C: In the z direction. Uh, two. Immediately after the collision estimate the angular velocity of the disk. Um, let’s see. Angular velocity of the disk… Alright so angular velocity can be shown like this: angular velocity final. So angular of the disk would be.. Um, this would be the initial…

I: For the disk is one half, uh, m R squared.

C: One half m R squared is the moment of inertia for the disk. Um, so that means that is an initial for that last one. So it would be fi- angular momentum final would be angular momentum ball plus angular momentum disk. Its uh, angular momentum disk…

C: … With angular momentum there would be no translational because it would be all rotating at a point. So, um, momentum of the disk would equal moment of inertia times angular velocity…

I: Yeah, m R squared.

C: Be m R squared?

I: Umhm, m R squared.

C: Alright. (Sighs) Alright, so angular momentum ball equals m R squared…

C: Ok, ok.
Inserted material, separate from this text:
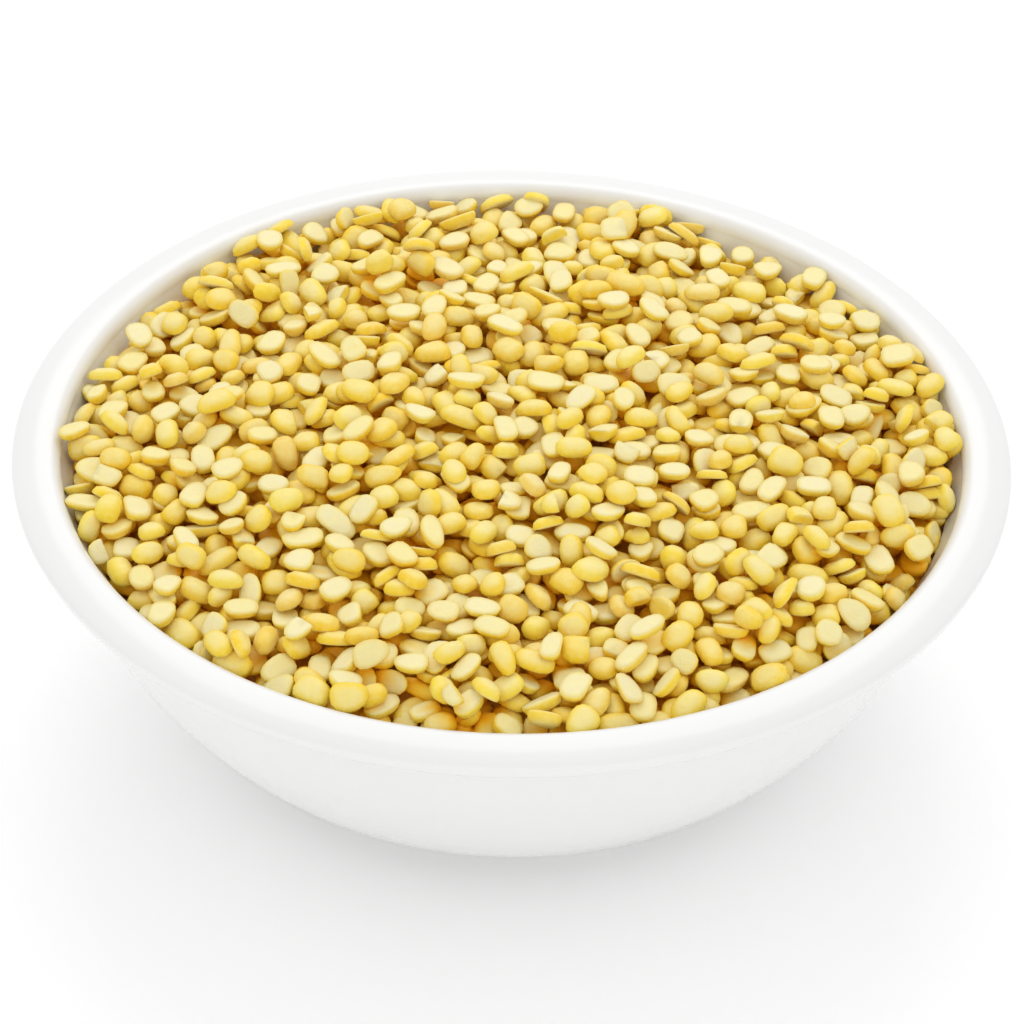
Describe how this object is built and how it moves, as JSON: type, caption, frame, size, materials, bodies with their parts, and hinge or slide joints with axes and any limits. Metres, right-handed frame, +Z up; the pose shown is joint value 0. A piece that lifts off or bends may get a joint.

Um.. So that total momentum for the disk is one half m R squared equals angular velocity. And then angular velocity is the same moving at the same rate, so the ball and disk [mumbles]... Plug everything back in. So R sine theta time m v y initial. So that’s angular momentum final. Equals, um, m, uh, times R squared, angular velocity of system plus one half m disk R squared.

Finally, he found the angular velocity of the disk. Also, he answered the last part of the question correctly.

C: The kinetic energy of combined system should be less because it is an inelastic collision. Some internal energy will be lost. The lost energy can be transferred to sound, vibration, or thermal energy.

Clark’s performance for this interview was very good even though he had one difficulty concerning the rotational inertia for combined system. He did not have any conceptual difficulties and he made connection between energy principle, momentum principle, or approximations correctly. He did a good job in all three interview questions. He grasped the ideas of making approximations and using principles which are the linear momentum, energy, and angular momentum principles. Also, he could make links between the different concepts easily.